Grim climate change reality: The seas are rising. Terrifying hurricanes regularly raze vast, inhabited areas. And wildfires are flaring up more frequently and causing massive damage: The US government has spent nearly $3 billion on fire-fighting this year (estimated prior to this month’s ongoing Thomas fire in Southern California, now the fourth-largest in the state’s history), while in Canada, the devastating 2016 wildfires in Fort McMurray will cost a projected $10 billion once all the bills are paid. Putting a human face on it, 100 million more people may be in poverty due to the impacts of climate change by 2030.
These doom-and-gloom scenarios have prompted many in government and business to invest in ways to adapt to prepare for the worst. While these efforts to climate-proof operations and supply chains are necessary, they are not nearly enough. No business wants to shift its priorities to a reactive firefight on rising temperatures.
So, the question is — how can companies thrive when they are literally and figuratively putting out fires?
Businesses should be proactive and put in place mitigating strategies to reduce their operational greenhouse gas emissions (GHGs) and build more climate-resilient infrastructure. Only through concerted actions such as these can society move ahead on a sustainable path. The transition to a low-carbon economy represents $20 trillion in new opportunities in emerging markets alone between now and 2030. Businesses are well-positioned to seize the opportunities clean growth presents such as new jobs, new technologies and less pollution.
Sadly, these efforts alone are inadequate — and certainly not fast enough — to avert the dire effects of climate change. UN projections show that if action to combat climate change is limited to current country pledges, the Earth will warm at least another three degrees by 2100, considerably off the below 2 degrees Celsius mark set by the Paris Agreement.
It will take more than adapting and mitigating
Accelerating and pursuing climate change solutions to hasten the essential transition to a low-carbon economy requires companies throughout the world to go beyond “climate change as usual” schemes. As identified in the new Climate Change Guide for Business by Canadian Business for Social Responsibility (CBSR), companies should adopt the Qualities of a Transformational Company — a nineteen-point action plan developed by CBSR for its members seeking to create more social change through their core business, while enhancing shareholder value. Recently, CBSR tailored its original nineteen qualities to create a roadmap for Transformational Corporate Climate Leadership.
Heeding the rallying cry
These climate leadership qualities compel companies to go well beyond incremental, adaptive and mitigating measures within their fence line — to transform their business model and broaden their operating context beyond the company fence line. Corporate climate leaders pivot their business model, value propositions and customer relations to create on-ramps to future success for society, their customers and their shareholders. For example, Interface transformed its business model from a carpet manufacturer to an innovative, modular flooring firm dedicated to zero waste and restorative product design.

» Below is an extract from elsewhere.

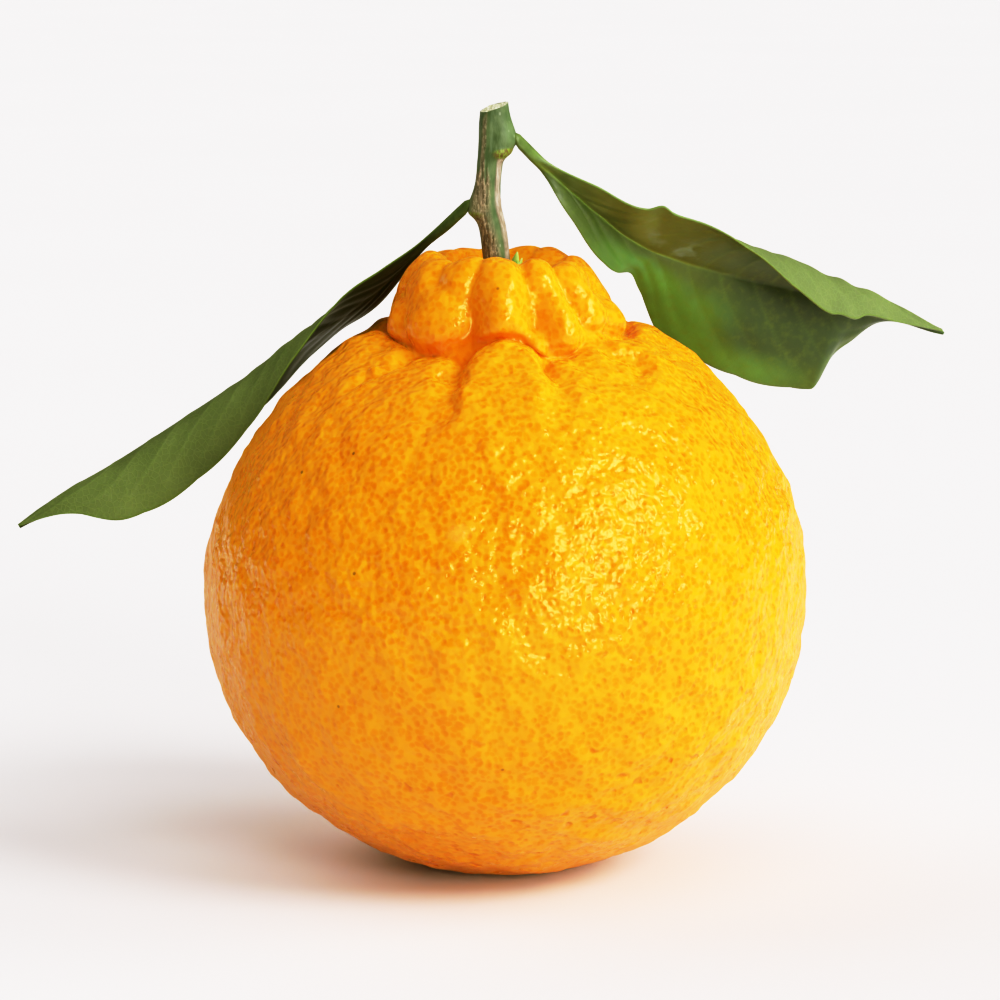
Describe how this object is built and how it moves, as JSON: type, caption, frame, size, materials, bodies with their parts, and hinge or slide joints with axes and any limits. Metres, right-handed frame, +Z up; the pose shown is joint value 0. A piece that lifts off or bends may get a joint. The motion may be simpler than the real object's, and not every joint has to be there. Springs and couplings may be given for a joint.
{
  "type": "dekopon",
  "caption": "Dekopon citrus fruit with a lobed knob at its top, standing on its base, with a short cut stem and drooping leaves.",
  "frame": {"origin": "centre of the small flat spot under the fruit that it rests on", "axes": "+Z up through the fruit towards the stem, +X towards the leaf on the right of the picture, -Y towards the picture's camera"},
  "size_m": [0.1437, 0.0905, 0.1148],
  "materials": {
    "peel": "waxy citrus peel with oil glands",
    "calyx": "matte green plant tissue",
    "bark": "young green bark with corky streaks",
    "leaf": "smooth citrus leaf, glossy above and matte below"
  },
  "bodies": {
    "root": {"fruit": "peel", "calyx": "calyx", "stem": "bark", "leaf_left": "leaf", "leaf_right": "leaf"}
  },
  "joints": []
}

Corporate climate leaders invest in solutions that convert carbon into durable products, such as Ford’s use of CO2 as a feedstock for foams and plastics used in its auto parts; and Lafarge’s partnership with Solidia Technologies to commercialize a technology that hardens cement by injecting it with CO2 from industrial sources. Transformational companies also offer customers products that help them be carbon-positive and engage customers, business partners and suppliers on measures to reduce their emissions. The leadership of these visionary companies visibly champion the low-carbon transition to the public, industry and government, while the firm transparently reports on its climate risks, opportunities and business strategies.
Further, these transformational companies adopt bold, long-term goals to be “carbon-free” and champion low-carbon standards to their industry peers. Such companies actively engage their shareholders and bankers on the imperative of a low-carbon business model and supply chain, while advocating the need for proactive carbon policy to governments at all levels. A leading Canadian insurance company, The Co-operators, has goals to advocate for government leadership on climate adaptation and mitigation, joining a number of advocacy coalitions calling upon governments to adopt carbon pricing and enable the transition to a low-carbon economy.
Expect more to flourish in future
For Canada’s part, CBSR is appealing to the public to expect more from the business sector. It is calling for the adoption of a set of Canadian Business Values that include being purpose-driven and environmentally conscious.
Should companies around the world demonstrate their values by adapting, mitigating or transforming? It’s a resounding “yes!” – to all three. If companies only act within their fence line and fail to adopt low-carbon business models, it puts their business and society at risk.
The Transformational Corporate Climate Leadership roadmap shows the third way to a flourishing future. There is much we can do.